Although Gould has been involved with the construction of numerous facilities on property which it owns or leases and manages, the record does not indicate that it had a construction division or that any construction work was performed by its regular employees. Rather, the record indicates Gould merely "prepares the specific designs for certain parts of the facilities, or oversees such designs, approves engineering plans and, in some instances, provides supervisory personnel to provide general assistance in the contracting of the contractors and subcontractors and coordinating their activities."

Furthermore, the record does not indicate the work being performed by Raines in constructing the plant for Gould was an integral part of its operations without which it cannot function. Every manufacturer must have a plant, but this fact alone does not make the work of constructing a plant a part of the trade or business of every manufacturer who engages a contractor to construct a plant. Otherwise, the employees of every contractor so engaged would be the statutory employees of every such manufacturer. We are aware of no case in any jurisdiction holding this and do not believe this is what the legislature intended when it enacted the South Carolina Workers' Compensation Act.

For these reasons, the order of the Circuit Court is

Affirmed.

GARDNER, and BELL, JJ., concur.

NOTES

[1] South Carolina Electric & Gas Company has advised us that "it does not wish to take a position with regard to the merits of [this] appeal."

[2] The provisions of the South Carolina Workers' Compensation Act relied upon by Gould are codified as Section 42-1-130, 42-1-400, 42-1-420, and 42-1-540, Code of Laws of South Carolina, 1976.

[3] In oral argument before us, the parties also agreed that no further development of the facts was necessary to determine the issue presented. The record on appeal consists of the pleadings and notices of motion filed by the parties as well as documents and affidavits filed by them in support of their motions.

[4] The United States Court of Appeals began its opinion by saying, "We journey today into the mysterious realm of Merlin, as we are faced with a valiant attempt at legal sleight of hand. Attorneys for defendants have used all the magic and abracadabras they could muster in order to change a paper manufacturing company into a construction company." Murphy v. Georgia-Pacific Corp., 628 F. (2d) 862, 863 (5th Cir.1980). The court concluded by holding, "However, because we realize that the sleight of hand is ultimately mere illusion, we are not persuaded by the hocus pocus." Id at 864. We find the real magic to be that performed by the Court of Appeals in publishing an interesting opinion addressing this issue.

[5] The Supreme Court of Vermont reasoned that to hold "a farmer who lets a contract to build a barn or corncrib on his premises is engaged in the business of contractor or builder" would be the same as holding "the business of the contractor while thus engaged is that of farming." See Packett v. Moretown Creamery Co., 91 Vt. 97, 102, 99 A. 638, 640 (1917). We find this analysis charming, albeit perhaps oversimplified.

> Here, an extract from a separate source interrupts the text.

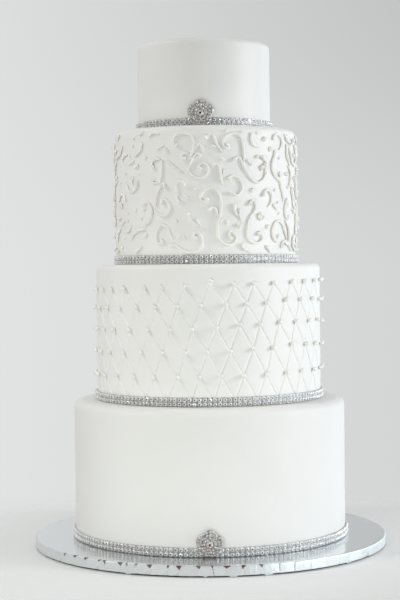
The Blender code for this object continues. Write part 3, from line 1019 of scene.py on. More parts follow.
class Quilt:
    """The wall of the quilted tier, diamond by diamond."""

    def __init__(self, tier):
        self.tier = tier
        self.settings = bpy.context.scene.cake_quilt
        self.spots = quilt_crossings()
        self.parts = list(CELL_STEPS) + [1.0 - part for part in reversed(CELL_STEPS[:-1])]
        self.bm = bmesh.new()
        self.top_line = []
        self.foot_line = []

    def corners(self, column, row):
        """Top, right, left and bottom of a diamond; the missing end of a half one is put opposite."""
        last = len(CROSSINGS)
        right = self.spots[column, row + 1]
        left = self.spots[(column - 1) % COLUMNS, row + 1]
        left = (near(left[0], right[0]), left[1])
        top = self.spots[column, row] if row >= 0 else None
        bottom = self.spots[(column - 1) % COLUMNS, row + 2] if row + 2 <= last else None
        top, bottom = ((near(end[0], right[0]), end[1]) if end else None for end in (top, bottom))
        across = (right[0] + left[0], right[1] + left[1])
        top = top or (across[0] - bottom[0], across[1] - bottom[1])
        bottom = bottom or (across[0] - top[0], across[1] - top[1])
        return top, right, left, bottom

    def widths(self, top, right, left):
        """The diamond's widths across its two families of lines, in metres."""
        scale = math.radians(self.tier.radius)
        one = Vector(((right[0] - top[0]) * scale, right[1] - top[1]))
        two = Vector(((left[0] - top[0]) * scale, left[1] - top[1]))
        area = abs(one.cross(two))
        return area / two.length, area / one.length

    def point(self, degrees, height, depth):
        return on_wall(self.tier, degrees, height, -depth)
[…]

[6] See Boseman v. Pacific Mills, 193 S.C. 479, 8 S.E. (2d) 878 (1940) (court held the maintenance of a water tank was an integral part of the trade or business of a cotton mill because the manufacturing of cotton into cloth required the best possible fire protection); Smith v. FCX, Inc., 744 F. (2d) 1378 (4th Cir.1984), cert. denied, ___ U.S. ___, 105 S. Ct. 2330, 85 L.Ed. (2d) 848 (1985) (court held the maintenance of a grain dryer was essential to the business of a grain storage company because it was frequently necessary to reduce the moisture content of the grain in order to prevent mold and spoilage); Singleton v. J.P. Stevens & Co., 726 F. (2d) 1011 (4th Cir.1984) (court held the maintenance of high voltage power lines was essential to the operation of a textile company because the company could not operate without them).

[7] See Marchbanks v. Duke Power Co., 190 S.C. 336, 361, 2 S.E.2d 825, 835 (1939) ("No general rule is deducible from the authorities, and it is often a matter of extreme difficulty to decide whether the work in a given case falls within the designation of the statute. It is in each case largely a question of degree and of fact.").